Quote from leveragize:
You are my hero! I have recently started doing this myself. I am creating a layer of abstraction around the data feed and the order processing just in case I want to switch broker. I am trying to keep everything lightweight. The overall architecture is quite
similar to yours.
I may be using an embedded database like HSQLDB, but I have not decided yet.
Is back-testing integrated into your framework, or is it separate?
hi Lev,
Well it is still a work in progress. The Java code is functional for forward testing and live trading at this point, but I still have a lot of work to do to make it a complete system. You correctly point out two parts of my framework that is still not quite completed, unified, or optimized yet.
For the database part, I have chosen mySQL just because I am new to database admin and I thought mySQL was the easiest to learn and get up to speed with. But I have heard that it may not be the optimal choice for trading applications (e.g., I have read some people preferring postgreSQL). But it is a huge improvement over flat files. The performance is quite good as long as the database is indexed and partitioned right.
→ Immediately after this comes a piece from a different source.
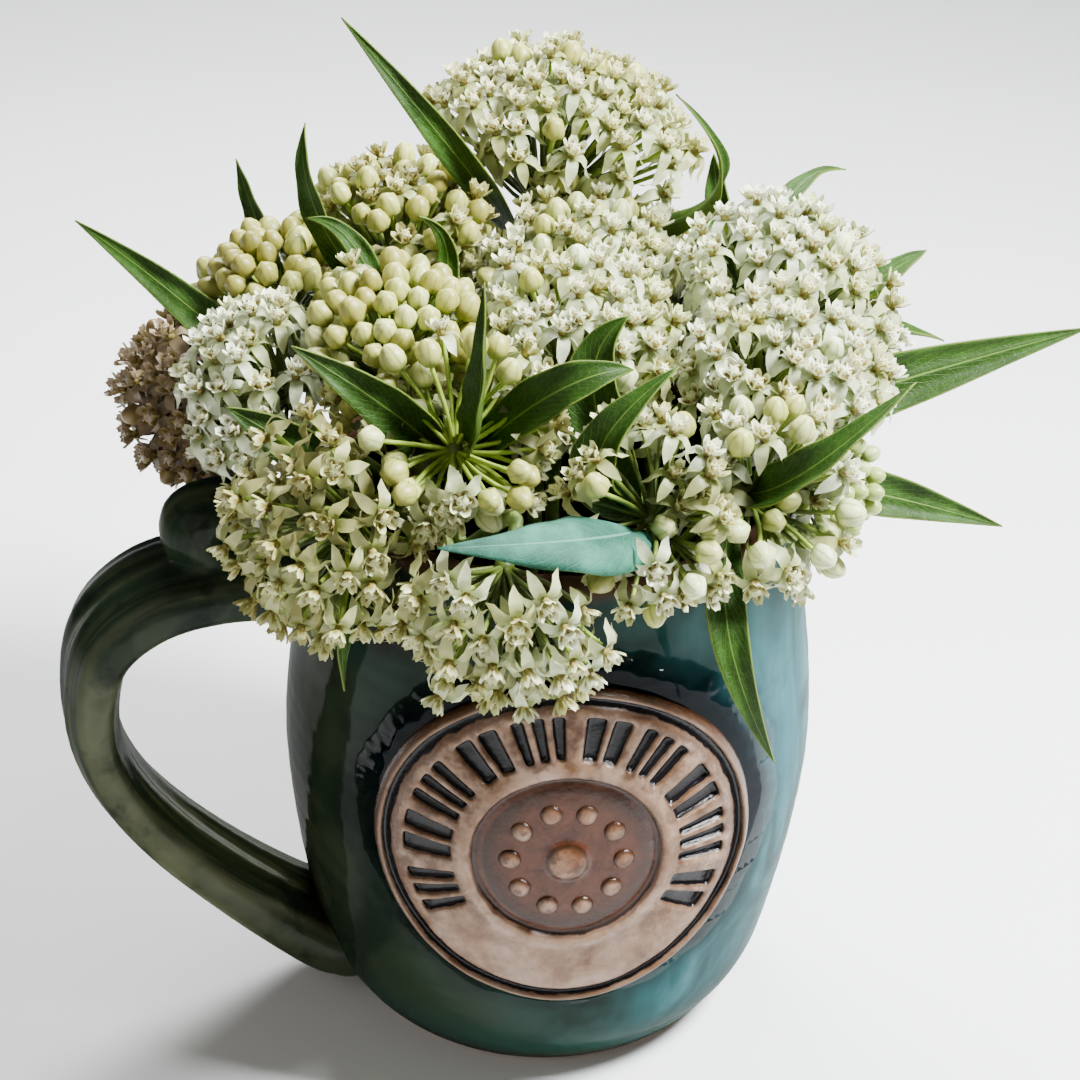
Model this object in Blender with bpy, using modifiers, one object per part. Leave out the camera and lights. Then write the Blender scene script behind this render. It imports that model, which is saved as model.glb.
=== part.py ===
"""A stoneware mug that holds a bunch of white milkweed in flower.

Metres, +Z up. The mug stands on its foot at the origin. Its medallion faces -Y and its handle -X.
Tables of places are in millimetres, and `mm` turns them into metres.
Each flower head is the closed outer shape of one umbel: its stalks fan out from the hub at its foot.
"""

import math

import bmesh
import bpy
from mathutils import Matrix, Vector

MM = 0.001
GAP = 0.35 * MM  # clearance kept between neighbouring solids
SWELL = 1.3 * GAP  # moves each corner of a cutter out, so that its flat faces clear by GAP

# The mug, (height, radius) up its outer wall
MUG_WALL = [(0, 31.5), (1.6, 34.0), (6, 37.4), (13, 41.0), (25, 43.7), (39, 45.9), (53, 47.0), (67, 46.2),
            (80, 44.4), (92, 42.6), (102, 41.5)]
RIM_HEIGHT = 106.0
WALL = 4.4
FLOOR = 7.0
MUG_STEPS = 40

# The handle, (distance from the mug's axis, height, size of its section) down its centre line
HANDLE_LINE = [(39, 85, 1.2), (48, 87.2, 1.25), (59, 88.4, 1.3), (70.5, 86.2, 1.33), (79, 79, 1.28),
               (81.6, 68, 1.18), (80.8, 58, 1.13), (76.7, 48, 1.13), (69.4, 37.8, 1.16), (59.4, 27.8, 1.2),
               (49.5, 19.6, 1.26), (41, 14, 1.3), (33, 12, 1.3)]
HANDLE_TURN = math.radians(15)  # from -X towards the medallion
STRAP_WIDTH = 18.5
STRAP_THICKNESS = 8.6
THUMB_REST = dict(centre=(55, 97), size=(34, 16, 17), lean=8)  # a pad of clay on the handle's shoulder

# The pressed clay disc on the front wall
MEDALLION_RADIUS = 31.8
MEDALLION_HEIGHT = 55.8
MEDALLION_THICKNESS = 3.0
MEDALLION_TURN = math.radians(5)  # from -Y towards +X

STALK_RADIUS = 1.75  # a stem below its fork
BRANCH_RADIUS = 1.25  # one flower head's own stalk
HUB_FOOT = 1.0  # a head's hub reaches this far below the point that its flowers fan out from
LEAF_THICKNESS = 0.7
HEAD_STEPS = 12

# Each stem stands on the mug's floor at `foot` and forks at `fork`
STEMS = {
    "stem_front_left": dict(foot=(-13, -20), fork=(-16, -19, 97)),
    "stem_front_right": dict(foot=(15, -19), fork=(18, -16, 95)),
    "stem_right": dict(foot=(26, -2), fork=(24, 2, 98)),
    "stem_centre": dict(foot=(2, 13), fork=(-1, 9, 98)),
    "stem_left": dict(foot=(-26, -1), fork=(-26, 0, 98)),
    "stem_back_left": dict(foot=(-20, 18), fork=(-26, 17.5, 106.5)),
    "stem_tall": dict(foot=(-6, 26), fork=(-3, 30, 104)),
    "stem_back": dict(foot=(18, 21), fork=(17, 25, 98)),
}

# A head's hub, the way it faces, the reach of its flowers and how far round they spread, in degrees.
# An open head has a bowl in its middle where no flower stands.
HEADS = {
    "head_low_front": dict(stem="stem_front_left", hub=(-8, -45, 110), axis=(-0.15, -0.78, -0.6), reach=25,
                           spread=68, bowl=False),
    "head_low_left": dict(stem="stem_front_left", hub=(-32, -31, 109), axis=(-0.65, -0.72, 0.15), reach=25,
                          spread=90, bowl=False),
    "head_starred": dict(stem="stem_front_left", hub=(-17, -26, 120), axis=(0.0, -0.7, 0.7), reach=22,
                         spread=92, bowl=True),
    "head_front_right": dict(stem="stem_front_right", hub=(15, -35, 114), axis=(0.1, -0.76, 0.65), reach=20,
                             spread=88, bowl=True),
    "head_right_front": dict(stem="stem_front_right", hub=(31, -28, 114), axis=(0.4, -0.75, 0.5), reach=20,
                             spread=88, bowl=True),
    "head_green_bud": dict(stem="stem_front_right", hub=(41, -14, 110), axis=(0.75, -0.6, 0.1), reach=14,
                           spread=88, bowl=False),
    "head_right_low": dict(stem="stem_right", hub=(33, -5, 117), axis=(0.55, -0.4, 0.72), reach=26,
                           spread=85, bowl=False),
    "head_right_high": dict(stem="stem_right", hub=(34, 17, 122), axis=(0.4, 0.1, 0.9), reach=27,
                            spread=85, bowl=False),
    "head_centre": dict(stem="stem_centre", hub=(1, 0, 116), axis=(0.05, -0.35, 0.93), reach=29,
                        spread=80, bowl=False),
    "head_centre_back": dict(stem="stem_centre", hub=(2, 22, 121), axis=(0.05, 0.0, 1.0), reach=25,
                             spread=80, bowl=False),
    "head_left_bud": dict(stem="stem_left", hub=(-28, -6, 121), axis=(-0.1, -0.4, 0.9), reach=24,
                          spread=82, bowl=False),
    "head_left": dict(stem="stem_left", hub=(-46, -5, 117), axis=(-0.45, -0.45, 0.77), reach=21,
                      spread=85, bowl=False),
    "head_faded": dict(stem="stem_back_left", hub=(-58, 12, 109), axis=(-0.75, -0.5, 0.0), reach=21,
                       spread=90, bowl=False),
    "head_back_left_bud": dict(stem="stem_back_left", hub=(-48, 18, 121), axis=(-0.4, 0.1, 0.9), reach=19,
                               spread=80, bowl=False),
    "head_back_left": dict(stem="stem_back_left", hub=(-29, 26, 125), axis=(-0.15, 0.1, 0.97), reach=25,
                           spread=84, bowl=False),
    "head_top": dict(stem="stem_tall", hub=(-5, 47, 131), axis=(0.22, 0.0, 0.97), reach=33,
                     spread=76, bowl=False),
    "head_back": dict(stem="stem_back", hub=(10, 44, 110), axis=(0.1, 0.9, 0.2), reach=25,
                      spread=88, bowl=False),
    "head_back_right": dict(stem="stem_back", hub=(34, 35, 112), axis=(0.6, 0.75, 0.3), reach=25,
                            spread=88, bowl=False),
    "head_back_low": dict(stem="stem_tall", hub=(-25, 46, 111), axis=(-0.45, 0.85, 0.2), reach=24,
                          spread=88, bowl=False),
}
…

The other part is the back-testing part. Here, I have chosen not to build it into my Java framework, but rather, I wrote a separate Python class library to do backtesting and plotting (e.g., PL curves, daily entries and exits, etc). Originally I was using the R statistical package to do all my back testing, but there was another thing that I badly needed in my system, and that is the ability to monitor my system while I was away from my machine. So I set up a webserver and I wrote a python matplotlib class library in conjunction with a set of web pages written with Google Web Toolkit to display my running forward tests (and live runs) while away. While I was doing that, I shifted all my back testing to Python as well using Numpy and matplotlib charting so that I am now using my web interface even while I'm working on my machine. This python library has a database class that queries the same mySQL database that my Java framework updates.
The only reason my Java framework deals with the database at all is because I run my Java forward test consistently every single day -- so I built in an automated downloader in the Java code to download that day's historical data after market close automatically. So I don't ever have to deal with downloading again. I also have a windows cron job that runs and cleans up the data and runs my most recent back test algorithm on that day. This allows me to compare the forward test (from IB TWS paper trading), and my back test. I can visualize every trade, the time and the price of execution, and that way I can make sure that my back tests are an accurate reflection of my forward tests (e.g., slippage and commission). By the way I also went live several times purely for software testing purposes, and I have been quite impressed with how well the performance matches up with the paper account.
So my system is not one monolithic package in Java, but has various components in Java, Python, and a webserver to monitor performance of both back tests and forward tests.
How about you? Are you writing everything in Java?